▸ **Goal**
It is required that all of the data be written out exactly.

▸ **Information supplied**
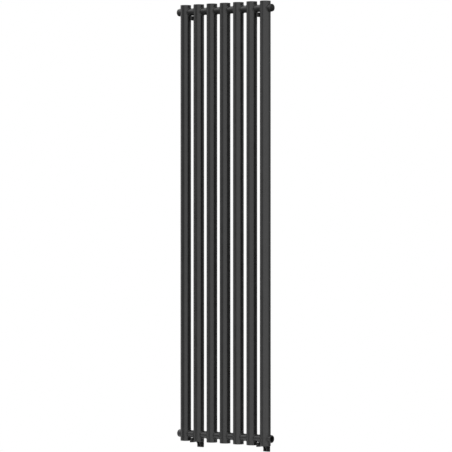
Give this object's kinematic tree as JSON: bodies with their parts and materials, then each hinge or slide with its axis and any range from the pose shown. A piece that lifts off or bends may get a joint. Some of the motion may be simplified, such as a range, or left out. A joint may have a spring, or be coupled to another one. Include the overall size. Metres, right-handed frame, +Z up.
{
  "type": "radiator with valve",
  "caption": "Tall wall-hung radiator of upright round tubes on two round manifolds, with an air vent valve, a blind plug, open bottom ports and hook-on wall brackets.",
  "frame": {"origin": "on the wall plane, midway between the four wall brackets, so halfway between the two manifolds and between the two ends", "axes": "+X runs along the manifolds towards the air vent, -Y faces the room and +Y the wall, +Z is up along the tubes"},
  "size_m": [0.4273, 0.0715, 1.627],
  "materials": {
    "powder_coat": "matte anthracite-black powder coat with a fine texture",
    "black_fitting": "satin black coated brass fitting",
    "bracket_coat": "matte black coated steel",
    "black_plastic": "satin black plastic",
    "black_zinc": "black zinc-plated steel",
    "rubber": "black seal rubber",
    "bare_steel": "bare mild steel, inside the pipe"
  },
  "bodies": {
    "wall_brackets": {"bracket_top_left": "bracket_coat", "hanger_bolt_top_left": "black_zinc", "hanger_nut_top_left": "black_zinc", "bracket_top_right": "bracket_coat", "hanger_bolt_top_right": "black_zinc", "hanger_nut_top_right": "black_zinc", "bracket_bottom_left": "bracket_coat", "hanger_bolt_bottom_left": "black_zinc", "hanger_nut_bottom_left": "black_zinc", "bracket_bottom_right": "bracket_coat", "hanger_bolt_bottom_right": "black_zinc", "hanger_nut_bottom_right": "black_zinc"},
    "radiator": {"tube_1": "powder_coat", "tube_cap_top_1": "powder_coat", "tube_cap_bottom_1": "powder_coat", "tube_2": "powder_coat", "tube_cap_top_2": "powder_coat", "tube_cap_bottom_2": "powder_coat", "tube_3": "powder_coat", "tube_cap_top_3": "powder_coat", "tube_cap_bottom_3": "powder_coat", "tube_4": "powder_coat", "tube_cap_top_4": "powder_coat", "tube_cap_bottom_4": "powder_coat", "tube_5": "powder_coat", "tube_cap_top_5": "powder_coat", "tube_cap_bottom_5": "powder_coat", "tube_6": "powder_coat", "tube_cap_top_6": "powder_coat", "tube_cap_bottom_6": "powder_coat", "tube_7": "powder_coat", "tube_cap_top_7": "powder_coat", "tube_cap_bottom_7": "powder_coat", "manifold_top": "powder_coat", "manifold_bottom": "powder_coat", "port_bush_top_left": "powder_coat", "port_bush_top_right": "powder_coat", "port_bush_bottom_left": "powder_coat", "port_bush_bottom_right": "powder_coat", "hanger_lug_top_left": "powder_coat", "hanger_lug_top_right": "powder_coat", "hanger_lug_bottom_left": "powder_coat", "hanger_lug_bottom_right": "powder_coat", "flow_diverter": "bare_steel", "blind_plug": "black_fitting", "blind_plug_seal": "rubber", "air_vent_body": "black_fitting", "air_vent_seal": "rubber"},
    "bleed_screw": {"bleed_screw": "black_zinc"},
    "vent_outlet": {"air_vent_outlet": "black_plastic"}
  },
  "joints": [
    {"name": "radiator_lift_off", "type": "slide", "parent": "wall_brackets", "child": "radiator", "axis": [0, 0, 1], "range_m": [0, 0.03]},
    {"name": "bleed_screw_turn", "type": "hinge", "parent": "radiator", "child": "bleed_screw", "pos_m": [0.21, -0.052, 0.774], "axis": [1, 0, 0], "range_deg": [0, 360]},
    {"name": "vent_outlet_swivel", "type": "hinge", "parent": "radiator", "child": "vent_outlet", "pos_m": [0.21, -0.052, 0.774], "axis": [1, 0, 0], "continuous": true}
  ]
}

▸ **Reply**
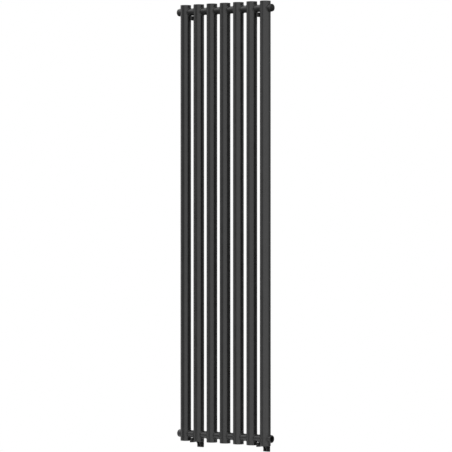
Give this object's kinematic tree as JSON: bodies with their parts and materials, then each hinge or slide with its axis and any range from the pose shown. A piece that lifts off or bends may get a joint. Some of the motion may be simplified, such as a range, or left out. A joint may have a spring, or be coupled to another one. Include the overall size. Metres, right-handed frame, +Z up.
{
  "type": "radiator with valve",
  "caption": "Tall wall-hung radiator of upright round tubes on two round manifolds, with an air vent valve, a blind plug, open bottom ports and hook-on wall brackets.",
  "frame": {"origin": "on the wall plane, midway between the four wall brackets, so halfway between the two manifolds and between the two ends", "axes": "+X runs along the manifolds towards the air vent, -Y faces the room and +Y the wall, +Z is up along the tubes"},
  "size_m": [0.4273, 0.0715, 1.627],
  "materials": {
    "powder_coat": "matte anthracite-black powder coat with a fine texture",
    "black_fitting": "satin black coated brass fitting",
    "bracket_coat": "matte black coated steel",
    "black_plastic": "satin black plastic",
    "black_zinc": "black zinc-plated steel",
    "rubber": "black seal rubber",
    "bare_steel": "bare mild steel, inside the pipe"
  },
  "bodies": {
    "wall_brackets": {"bracket_top_left": "bracket_coat", "hanger_bolt_top_left": "black_zinc", "hanger_nut_top_left": "black_zinc", "bracket_top_right": "bracket_coat", "hanger_bolt_top_right": "black_zinc", "hanger_nut_top_right": "black_zinc", "bracket_bottom_left": "bracket_coat", "hanger_bolt_bottom_left": "black_zinc", "hanger_nut_bottom_left": "black_zinc", "bracket_bottom_right": "bracket_coat", "hanger_bolt_bottom_right": "black_zinc", "hanger_nut_bottom_right": "black_zinc"},
    "radiator": {"tube_1": "powder_coat", "tube_cap_top_1": "powder_coat", "tube_cap_bottom_1": "powder_coat", "tube_2": "powder_coat", "tube_cap_top_2": "powder_coat", "tube_cap_bottom_2": "powder_coat", "tube_3": "powder_coat", "tube_cap_top_3": "powder_coat", "tube_cap_bottom_3": "powder_coat", "tube_4": "powder_coat", "tube_cap_top_4": "powder_coat", "tube_cap_bottom_4": "powder_coat", "tube_5": "powder_coat", "tube_cap_top_5": "powder_coat", "tube_cap_bottom_5": "powder_coat", "tube_6": "powder_coat", "tube_cap_top_6": "powder_coat", "tube_cap_bottom_6": "powder_coat", "tube_7": "powder_coat", "tube_cap_top_7": "powder_coat", "tube_cap_bottom_7": "powder_coat", "manifold_top": "powder_coat", "manifold_bottom": "powder_coat", "port_bush_top_left": "powder_coat", "port_bush_top_right": "powder_coat", "port_bush_bottom_left": "powder_coat", "port_bush_bottom_right": "powder_coat", "hanger_lug_top_left": "powder_coat", "hanger_lug_top_right": "powder_coat", "hanger_lug_bottom_left": "powder_coat", "hanger_lug_bottom_right": "powder_coat", "flow_diverter": "bare_steel", "blind_plug": "black_fitting", "blind_plug_seal": "rubber", "air_vent_body": "black_fitting", "air_vent_seal": "rubber"},
    "bleed_screw": {"bleed_screw": "black_zinc"},
    "vent_outlet": {"air_vent_outlet": "black_plastic"}
  },
  "joints": [
    {"name": "radiator_lift_off", "type": "slide", "parent": "wall_brackets", "child": "radiator", "axis": [0, 0, 1], "range_m": [0, 0.03]},
    {"name": "bleed_screw_turn", "type": "hinge", "parent": "radiator", "child": "bleed_screw", "pos_m": [0.21, -0.052, 0.774], "axis": [1, 0, 0], "range_deg": [0, 360]},
    {"name": "vent_outlet_swivel", "type": "hinge", "parent": "radiator", "child": "vent_outlet", "pos_m": [0.21, -0.052, 0.774], "axis": [1, 0, 0], "continuous": true}
  ]
}